Osama is Dead, Long Live Obama

This isn't a pleasant post.  As I feel this blog is the sum total of my work, I feel it necessary to comment on the events of the day--even when I have very little to say, or very conflicted feelings.  Given that the killing of Osama bin Laden is the biggest news of the past five years, I feel obliged to comment.

I was in bed when the news came.  My fiance woke me up to tell me.  My first reaction was that I thought someone had shot the president. (I was half asleep).  I leapt from the bed in horror, a truly awful and heart rending feeling in my chest.  She was super excited and started reading the article, I cottoned on after a second, and listened to the sparse details released at the time.  During this recitation, I went back to bed.  She continued to read the article as I lay face down in the pillows.  I knew she wanted me to speak, so I said the only cogent thought that came to mind, "Two years.  Well, I guess it wasn't that hard Mr.
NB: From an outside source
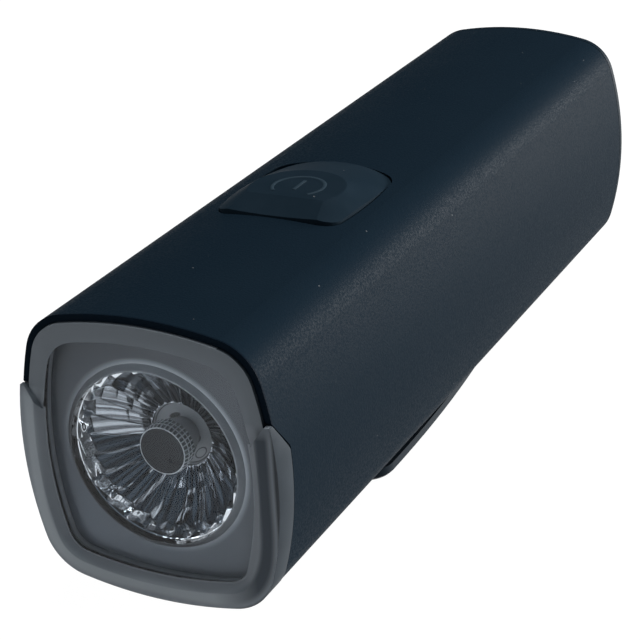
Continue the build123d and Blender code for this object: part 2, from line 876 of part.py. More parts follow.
with BuildPart() as button_pad:
    with BuildSketch(level(dome_base_z)):
        with Locations((0, button_y)):
            Ellipse(disc_radius + dome_side_run, disc_radius + dome_long_run)
    with BuildSketch(level(dome_top_z)):
        with Locations((0, button_y)):
            Circle(disc_radius)
    loft()
    with BuildSketch(level(dome_base_z)):
        with Locations((0, button_y)):
            Ellipse(disc_radius + dome_side_run, disc_radius + dome_long_run)
    extrude(amount=flange_foot_z - dome_base_z)
    with BuildSketch(level(flange_foot_z)):
        add(pad_shape)
    extrude(amount=dome_top_z - flange_foot_z, mode=Mode.INTERSECT)
    with BuildSketch(upright()):
        with BuildLine():
            Polyline(
                (pad_place - overrun, half_height + ramp_step - overrun / 2),
                (pad_place, half_height + ramp_step),
                (pad_place + ramp_run, dome_top_z),
                (pad_place + ramp_run, dome_top_z + overrun),
                (pad_place - overrun, dome_top_z + overrun),
                close=True,
            )
        make_face()
    extrude(amount=pad_width, both=True, mode=Mode.SUBTRACT)
    soft_edges = button_pad.faces().sort_by(Axis.Z)[-1].edges()
    fillet(soft_edges, dome_edge_radius)
    add(pad_flange_ring.part)
    with BuildSketch(level(flange_foot_z)):
        with Locations((0, button_y)):
            Circle(head_radius)
    extrude(amount=head_foot_z + head_height - flange_foot_z, mode=Mode.SUBTRACT)
button_pad.part.label = "button_pad"

# Button plunger, a hard post between the rubber pad and the switch stem
plunger_radius = 2.2
with BuildPart() as button_plunger:
    with BuildSketch(level(stem_top_z)):
        with Locations((0, button_y)):
            Circle(plunger_radius)
    extrude(amount=head_foot_z - stem_top_z)
    with BuildSketch(level(head_foot_z)):
        with Locations((0, button_y)):
            Circle(head_radius)
    extrude(amount=head_height)
button_plunger.part.label = "button_plunger"

# Button frame, a shallow cup glued under the tube's roof that traps the pad's flange
frame_gap = 0.2
with BuildPart() as button_frame:
    with BuildSketch(level(plate_foot_z)):
        add(drawn(pad_shape, pad_flange + frame_gap + frame_wall))
    extrude(amount=half_height)
    with BuildSketch(across(0)):
        add(outline(bore_inset))
    extrude(amount=-tube_length, mode=Mode.INTERSECT)
    with BuildSketch(level(plate_top_z)):
        add(drawn(pad_shape, pad_flange + frame_gap))
    extrude(amount=half_height, mode=Mode.SUBTRACT)
    with BuildSketch(level(plate_foot_z - overrun)):
        with Locations((0, button_y)):
            Circle(plunger_radius + running_gap)
    extrude(amount=half_height, mode=Mode.SUBTRACT)
    add(channel_room.part, mode=Mode.SUBTRACT)
button_frame.part.label = "button_frame"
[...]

Bush."

The next day, as we learned more, I was very passively receiving.  I felt obliged to use one of my free 20 articles at the Times to get the skinny.  I didn't even bother to finish it.   I'd heard that the man had been shot in the head.  They said there was a firefight, but head shots are only achieved by snipers and by close, sometimes point blank shooting.  Either way the man did not die the death of a martyr.  I was pleased, I admit, by that.  Either he died on his knees staring death in the face, or he died in midflight hurriedly dodging bullets.  Then again, who knows how martry's die?  Death is never pretty, and no one "looks good" doing it. 
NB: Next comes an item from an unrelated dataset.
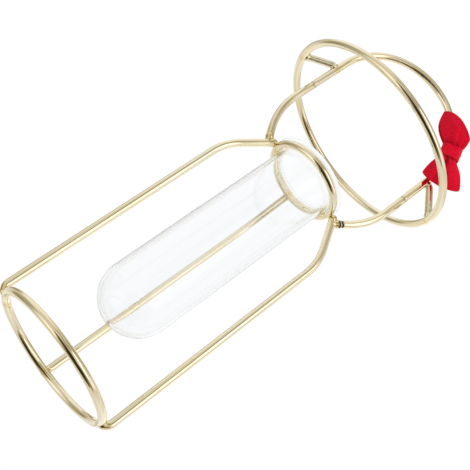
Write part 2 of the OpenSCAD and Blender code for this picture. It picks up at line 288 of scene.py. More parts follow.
def bent_wire_tree():
    """Sweeps a round wire along a path. The path's points carry its thickness, and its surface gets a place that
    runs slowly along it, for the drawing lines."""
    tree, given, result = new_tree("bent_wire", {"Wire radius": "Float", "Sides": "Int", "Stretch": "Float",
                                                 "Finish": "Material"})
    path = add_node(tree, "GeometryNodeMeshToCurve", {}, {"Mesh": given["Geometry"]})
    here = add_node(tree, "GeometryNodeInputPosition")
    middle = add_node(tree, "GeometryNodeStoreNamedAttribute",
                      {"data_type": "FLOAT_VECTOR", "domain": "POINT", "Name": "middle"},
                      {"Geometry": path.outputs["Curve"], "Value": here.outputs["Position"]})
    swell = add_node(tree, "GeometryNodeInputNamedAttribute", {"data_type": "FLOAT", "Name": "swell"})
    thick = add_node(tree, "ShaderNodeMath", {"operation": "MULTIPLY"},
                     {0: swell.outputs["Attribute"], 1: given["Wire radius"]})
    section = add_node(tree, "GeometryNodeCurvePrimitiveCircle", {"Radius": 1.0}, {"Resolution": given["Sides"]})
    sweep = add_node(tree, "GeometryNodeCurveToMesh", {"Fill Caps": True},
                     {"Curve": middle.outputs["Geometry"], "Profile Curve": section.outputs["Curve"],
                      "Scale": thick.outputs["Value"]})
    centre = add_node(tree, "GeometryNodeInputNamedAttribute", {"data_type": "FLOAT_VECTOR", "Name": "middle"})
    less = add_node(tree, "ShaderNodeMath", {"operation": "DIVIDE", 0: 1.0}, {1: given["Stretch"]})
    rest = add_node(tree, "ShaderNodeMath", {"operation": "SUBTRACT", 0: 1.0}, {1: less.outputs["Value"]})
    back = add_node(tree, "ShaderNodeVectorMath", {"operation": "SCALE"},
                    {0: centre.outputs["Attribute"], "Scale": rest.outputs["Value"]})
    there = add_node(tree, "GeometryNodeInputPosition")
    slow = add_node(tree, "ShaderNodeVectorMath", {"operation": "SUBTRACT"},
                    {0: there.outputs["Position"], 1: back.outputs["Vector"]})
    lay = add_node(tree, "GeometryNodeStoreNamedAttribute",
                   {"data_type": "FLOAT_VECTOR", "domain": "POINT", "Name": "lay"},
                   {"Geometry": sweep.outputs["Mesh"], "Value": slow.outputs["Vector"]})
    smooth = add_node(tree, "GeometryNodeSetShadeSmooth", {}, {"Geometry": lay.outputs["Geometry"]})
    real = add_node(tree, "GeometryNodeRealizeInstances", {}, {"Geometry": smooth.outputs["Geometry"]})
    dressed = add_node(tree, "GeometryNodeSetMaterial", {},
                       {"Geometry": real.outputs["Geometry"], "Material": given["Finish"]})
    tree.links.new(dressed.outputs["Geometry"], result["Geometry"])
    return tree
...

After, I cruised the internet for other people's reactions.  I recalled from my dreamlike state the night before that people were gathering and chanting "USA!  USA!  USA!"  I've always found this behavior disgusting.  It doesn't matter to me whether or not its a U.S. v. Canada hockey game, or the killing of a mass murderer.  Aside from the murderous intent behind such chanting, aside from the ignorance and fear it demonstrates, or the inflamatory ultra nationalistic zeal it engenders, it bothers me on an entirely different level.  It's groupthink.  Even on Passover, I recite the Hagaddeh with the others, and make funny voices until my 'better half' gives me a healthy poke.  I find it filthy, and I feel filthy witnessing it or participating in it.  It's a classic mob mentality.  It's very human, but as a humanist, I have much higher hopes for my people.
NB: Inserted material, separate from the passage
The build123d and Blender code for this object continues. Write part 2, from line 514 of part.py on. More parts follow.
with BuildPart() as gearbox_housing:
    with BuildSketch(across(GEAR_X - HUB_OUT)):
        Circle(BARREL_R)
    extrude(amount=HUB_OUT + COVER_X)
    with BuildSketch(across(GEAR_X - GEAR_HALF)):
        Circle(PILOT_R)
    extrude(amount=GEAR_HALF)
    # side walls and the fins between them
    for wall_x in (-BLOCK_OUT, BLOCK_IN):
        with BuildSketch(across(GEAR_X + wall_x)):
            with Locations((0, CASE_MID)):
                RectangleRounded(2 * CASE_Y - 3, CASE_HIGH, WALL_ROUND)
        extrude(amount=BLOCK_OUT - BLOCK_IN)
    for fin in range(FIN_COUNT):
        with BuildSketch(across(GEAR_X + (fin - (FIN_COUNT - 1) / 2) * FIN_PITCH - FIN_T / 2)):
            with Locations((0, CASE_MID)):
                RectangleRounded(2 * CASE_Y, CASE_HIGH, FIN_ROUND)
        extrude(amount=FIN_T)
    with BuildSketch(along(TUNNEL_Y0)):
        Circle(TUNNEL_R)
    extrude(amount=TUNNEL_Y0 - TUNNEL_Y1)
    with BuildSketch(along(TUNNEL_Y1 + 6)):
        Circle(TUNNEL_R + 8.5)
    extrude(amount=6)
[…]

I've always been on the outside.  As Nietzsche put it, I peered into the abyss.  And I came to love that isolation, to revel in it.  All of which to say--this might be a personal hang up.  It seems normal that people chant at baseball games, at religious events, at executions, at protests.  So why does it not seem normal to me?  Why do I find it so reprehensible?  I could join in easily.  Sure, maybe not at a baseball or football game, I hate sports, and know little about them.  But I could have easily insisted we travel down to Times Square that night to revel in the blood thirsty dance.  Even had I tried, even had I felt something at Osama's death, I would have felt self concious screaming out bloody murder.  I use to be more musical, I tried writing songs.  I couldn't write a lyric to save my life.  Everything felt hollow, corny, trite.

My mother was mere blocks away from the WTC on 911.  I myself had been scant miles from the Pentagon on 911 and could see the smoke from the roof of my dorm.  It was a very peaceful day for me.  I hit the liquor store before the rest of the schmucks fled the city.  And I lay with a girl, on a sunny roof, with a beer. 

Today, I work in a 50 story building in the most targeted city in the world.  I even work for a firm that represents the day's symbols of corporate avarice and disunion.  I am a target.  And I don't care.  I don't feel threatened, and now that the man is dead, I don't feel safer, or less safe.  This is my problem, I get that I'm different like that.  But really, I'm quite an anxious person, incredibly anxious.  But my fears are real, they are things that happen to me every day, the awful things that can and do go wrong almost daily.  They are the casual guilts from not responding to phone calls or emails, or shirking someone else's work, or not progressing in my own life or career.

My building might blow up today.  I'll be scared shitless, I'll run down the stairs, probably throwing people out of my way.  I may make it out, but I probably wouldn't.  50 floors is a long distance to walk.  But I can't get it up to be scared about that.  I'm scared about my upcoming wedding.  I'm scared about how my family will get along, and if I'll have the money to pay for it all.  I'm scared about my fiance's visa status, I'm scared about what the next six months will hold for us.  But I'm not scared of Osama.  I never was.